Выбрать главу

Взрослое общество того времени сегодня кажется инфантильным не только из-за его умственного, но и физического возраста — доля детства и юношества в нем была значительно больше [Aries Ph., цит. по Кон И. С., 1983]. Понятие о личности только еще начинало складываться, и специфическая природа детства как времени развития и становления личности еще не осознавалась: ребенок рассматривался как маленький взрослый, взрослый в миниатюре. Во всех живописных групповых сюжетах средневековья так или иначе присутствуют дети, но сложены и одеты они как взрослые. Дети были естественными компаньонами взрослых, а игры мальчиков — прежде всего рыцарскими, а потом уже детскими. Семья еще не приватизировалась (лишь в XV–XVI вв. появляется семейный портрет в интерьере) и существовала как союз супругов, а не как ячейка общества, осуществляющая социально важную функцию воспитания детей.

Каноны отношения к телесности и структура эмоциональной жизни людей средневековья были совсем иными, чем сегодня. Еще отсутствовала невидимая стена аффектов, отделяющих одно человеческое тело от другого [Elias N., цит. по: Гуревич А. Я., 1984]. Учащение предписаний приватизации и интимизации естественных отправлений в XV — ХVIII вв. свидетельствует, по замечаниям А. Я. Гуревича, о том, что в средние века порог неловкости и границы стыдливости проходили не там, где сегодня. Вплоть до XVIII в. сон людей разного пола и возраста в одной постели был обычным явлением, и, кроме монахов, которым было запрещено раздеваться, все спали обнаженными. Стеснительность еще не была развита, и сексуальные отношения были не более чем частью — хотя и своеобразной — социальной жизни (вспомним, например, страницы «Декамерона»), не связанной с тем чувством стыда, которое позже стало покрывать эти отношения тайной. Сексуальную жизнь еще не стремились скрыть от детей, специально исключить из поля их восприятия.

Нетрудно, таким образом, заметить известную общность половой социализации в средние века и в «повторяющихся обществах»; половая социализация практически без остатка «растворена» в культуре, она не прелюдия и даже не подготовка к жизни, а неотъемлемая часть жизни.

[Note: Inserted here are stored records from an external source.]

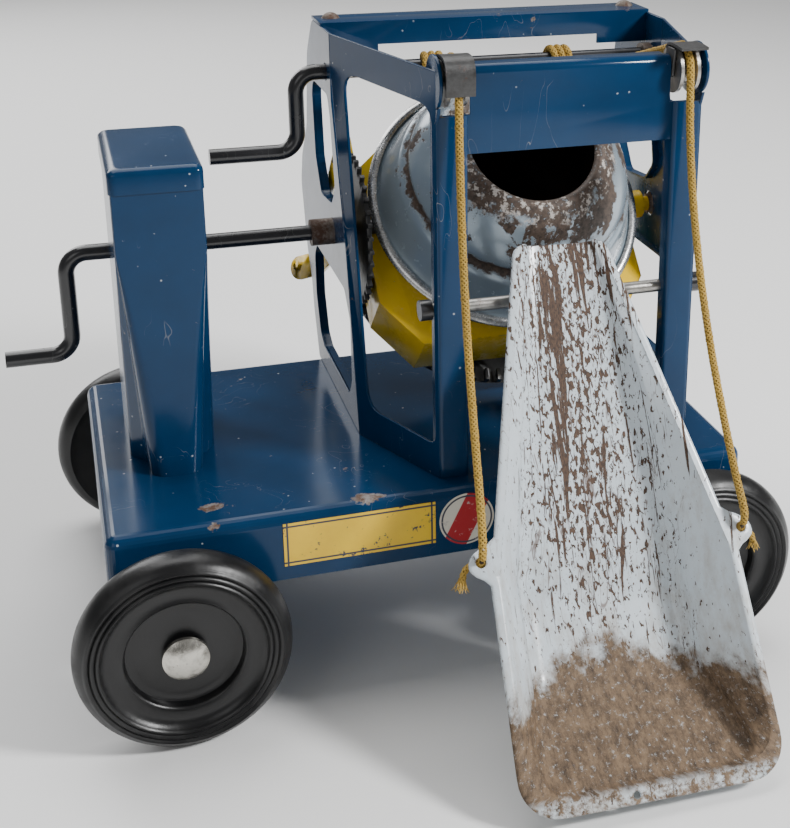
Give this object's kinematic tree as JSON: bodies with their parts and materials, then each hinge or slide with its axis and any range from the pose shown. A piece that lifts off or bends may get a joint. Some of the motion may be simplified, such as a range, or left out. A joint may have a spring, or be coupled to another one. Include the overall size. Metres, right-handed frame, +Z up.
{
  "type": "toy cement mixer",
  "caption": "Pressed-steel toy cement mixer: geared tilting drum in a splayed frame, engine housing, crank, and a loading chute hoisted by a windlass and ropes, on rubber wheels.",
  "frame": {"origin": "on the ground under the middle of the toy's bounding box, chute lowered", "axes": "+X along the base toward the drum frame, +Y to the rear, away from the chute, +Z up"},
  "size_m": [0.2854, 0.2822, 0.236],
  "materials": {
    "blue_paint": "glossy",
    "label": "worn",
    "badge": "worn",
    "rusty_steel": "rusted",
    "bare_steel": "worn",
    "black_rubber": "satin",
    "nickel": "tarnished",
    "dark_steel": "dull",
    "black_enamel": "glossy",
    "white_enamel": "scratched",
    "yellow_paint": "glossy",
    "drum_silver": "satin",
    "bright_steel": "polished",
    "gold_cord": "braided"
  },
  "bodies": {
    "chassis": {"base_tray": "blue_paint", "label_band": "label", "label_badge": "badge", "engine_housing": "blue_paint", "engine_cap": "blue_paint", "frame_left": "blue_paint", "frame_right": "blue_paint", "front_beam": "blue_paint", "rear_crossbeam": "blue_paint", "crossbeam_rivets": "rusty_steel", "crank_bush": "rusty_steel", "trunnion_bush": "rusty_steel", "axle_left": "bare_steel", "axle_right": "bare_steel", "cap_front_left": "nickel", "cap_front_right": "nickel", "cap_rear_left": "nickel", "cap_rear_right": "nickel", "pulley_hood_left": "dark_steel", "pulley_hood_right": "dark_steel", "pulley_pin_left": "bare_steel", "pulley_pin_right": "bare_steel", "chute_rod": "bare_steel", "rod_end_caps": "black_enamel", "rope_left": "gold_cord", "rope_right": "gold_cord"},
    "wheel_front_left": {"wheel_front_left": "black_rubber"},
    "wheel_front_right": {"wheel_front_right": "black_rubber"},
    "wheel_rear_left": {"wheel_rear_left": "black_rubber"},
    "wheel_rear_right": {"wheel_rear_right": "black_rubber"},
    "cradle": {"cradle_pan": "yellow_paint", "tilt_lever": "yellow_paint", "cradle_trunnion": "yellow_paint", "lever_rivets": "rusty_steel"},
    "crank": {"drum_crank": "black_enamel", "drive_gear": "dark_steel"},
    "drum": {"drum_front": "drum_silver", "drum_rear": "drum_silver", "drum_band": "bright_steel", "drum_spindle": "bare_steel", "crown_wheel": "dark_steel", "spindle_nut": "bare_steel"},
    "windlass": {"windlass_crank": "black_enamel", "windlass_collars": "rusty_steel", "winding_left": "gold_cord", "winding_right": "gold_cord"},
    "pulley_left": {"pulley_left": "bare_steel"},
    "pulley_right": {"pulley_right": "bare_steel"},
    "chute": {"chute_pan": "white_enamel", "chute_hinge": "white_enamel", "rope_knot_left": "gold_cord", "rope_knot_right": "gold_cord"}
  },
  "joints": [
    {"name": "wheel_front_left_spin", "type": "hinge", "parent": "chassis", "child": "wheel_front_left", "pos_m": [-0.09075, -0.054, 0.0375], "axis": [0, 1, 0], "continuous": true},
    {"name": "wheel_front_right_spin", "type": "hinge", "parent": "chassis", "child": "wheel_front_right", "pos_m": [0.10525, -0.054, 0.0375], "axis": [0, 1, 0], "continuous": true},
    {"name": "wheel_rear_left_spin", "type": "hinge", "parent": "chassis", "child": "wheel_rear_left", "pos_m": [-0.09075, 0.114, 0.0375], "axis": [0, 1, 0], "continuous": true},
    {"name": "wheel_rear_right_spin", "type": "hinge", "parent": "chassis", "child": "wheel_rear_right", "pos_m": [0.10525, 0.114, 0.0375], "axis": [0, 1, 0], "continuous": true},
    {"name": "drum_tilt", "type": "hinge", "parent": "chassis", "child": "cradle", "pos_m": [0.05775, 0.0585, 0.1475], "axis": [1, 0, 0], "range_deg": [0, 50]},
    {"name": "drum_spin", "type": "hinge", "parent": "cradle", "child": "drum", "pos_m": [0.05775, 0.0585, 0.1475], "axis": [0, -0.7193, 0.6947], "continuous": true},
    {"name": "drum_crank_turn", "type": "hinge", "parent": "cradle", "child": "crank", "pos_m": [0.05775, 0.0585, 0.1475], "axis": [1, 0, 0], "continuous": true},
    {"name": "chute_lift", "type": "hinge", "parent": "chassis", "child": "chute", "pos_m": [0.05775, -0.0235, 0.141], "axis": [-1, 0, 0], "range_deg": [0, 105], "deforming": ["rope_left", "rope_right"]},
    {"name": "windlass_turn", "type": "hinge", "parent": "chassis", "child": "windlass", "pos_m": [0.05775, 0.062, 0.2125], "axis": [1, 0, 0], "range_deg": [0, 1449]},
    {"name": "pulley_left_turn", "type": "hinge", "parent": "chassis", "child": "pulley_left", "pos_m": [0.01475, -0.0255, 0.225], "axis": [-1, 0, 0], "range_deg": [0, 850.5]},
    {"name": "pulley_right_turn", "type": "hinge", "parent": "chassis", "child": "pulley_right", "pos_m": [0.10075, -0.0255, 0.225], "axis": [-1, 0, 0], "range_deg": [0, 850.5]}
  ],
  "couplings": [
    {"joint": "drum_crank_turn", "follows": "drum_spin", "ratio": -2},
    {"joint": "windlass_turn", "follows": "chute_lift", "ratio": 13.8},
    {"joint": "pulley_left_turn", "follows": "chute_lift", "ratio": 8.1},
    {"joint": "pulley_right_turn", "follows": "chute_lift", "ratio": 8.1}
  ]
}
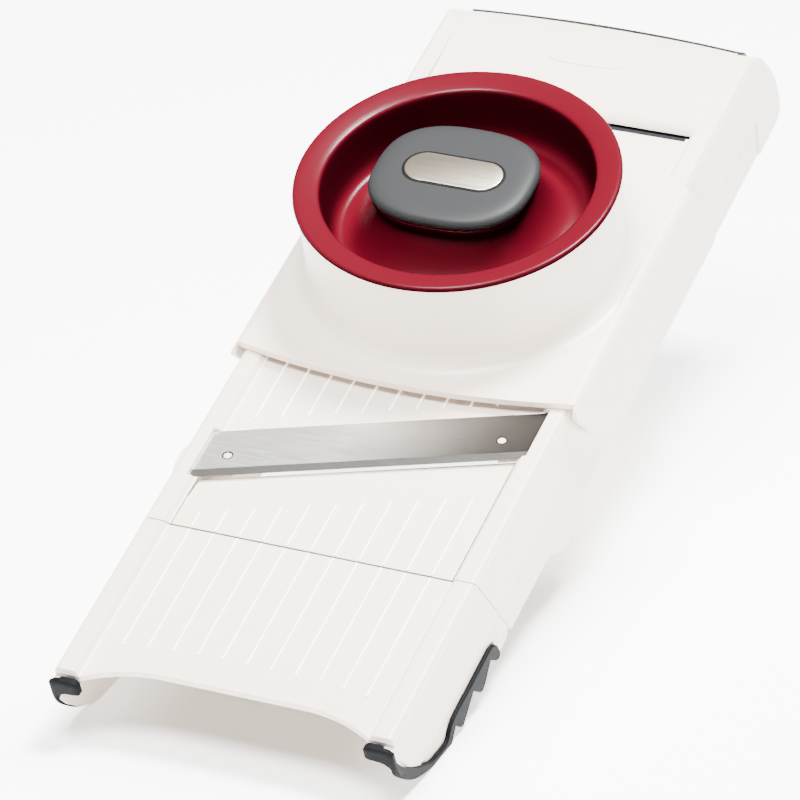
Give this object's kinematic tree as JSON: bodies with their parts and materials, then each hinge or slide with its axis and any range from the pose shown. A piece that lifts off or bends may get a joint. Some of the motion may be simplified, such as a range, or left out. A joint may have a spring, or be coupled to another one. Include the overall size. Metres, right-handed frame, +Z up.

Начиная с XVII–XVIII в., по мере роста интереса к ребенку, появления отношения к нему как к объекту воспитания, по мере романтизации и сентиментализации детства как символа безмятежно-счастливой и естественной невинности, в отличие от холодной, испорченной и рассудочной взрослости, возникает и усиливается идеализация детства, несовместимая с предшествующей практикой половой социализации. Однако, по точному замечанию И. С. Кона (1983), этот культ идеализации детства не включал в себя даже грана интереса к реальной психологии подлинного, живого ребенка; в половой социализации стала нарастать противоречивость, обусловленная подгонкой реального детства под сплав этой идеализации и религиозной половой морали. Эта тенденция набирала силу, так что даже более реалистический подход к детству в первой половине XIX в., учитывающий его неоднозначность и противоречивость, не мог ей помешать, и много лет спустя Л. Н. Толстой, прекрасно понимавший и описавший личностные коллизии детского развития, говорил тем не менее (это относится и к интересующей нас области) о постепенном развращении мальчика после детства и потом исправлении перед юностью.

В XIX в. половая социализация подрастающих поколений отражала официальную буржуазную мораль, в которой телесность и сексуальность жестко табуировались, в связи с чем Ф. Энгельс иронизировал по поводу работ немецких социалистов, читая которые «…можно подумать, что у людей совсем нет половых органов»[10]. И. С. Кон (1981, 1984, 1985) приводит ряд характерных примет этого времени. В Англии начала XIX в., в Германии конца XIX — начала XX в. считалось неприличным любое упоминание о ногах, так как слова «нога», «ножка» вызывают сексуальные ассоциации. Легализовалась проституция, процветали публичные дома, но за столом нельзя было попросить передать цыплячью ножку или сказать ребенку: «Не болтай ногами»; женщины показывали врачу место боли на кукле, а в ряде библиотек написанные женщинами книги хранились отдельно. Произведения Ронсара, Руссо, Лафонтена, Вольтера, Беранже и др. запрещались по соображениям «благопристойности». Г. Флобера в 1857 г. судили за оскорбление целомудрия в романе «Госпожа Бовари». Он с трудом оправдался, но Бодлер в том же году был осужден за книгу стихов «Цветы зла», цензурный запрет на которую был снят лишь в середине XX в. Знакомясь с подобными фактами, трудно освободиться от мысли, что буржуазные общества с такой же силой боролись с сексуальностью, с какой были одержимы ею.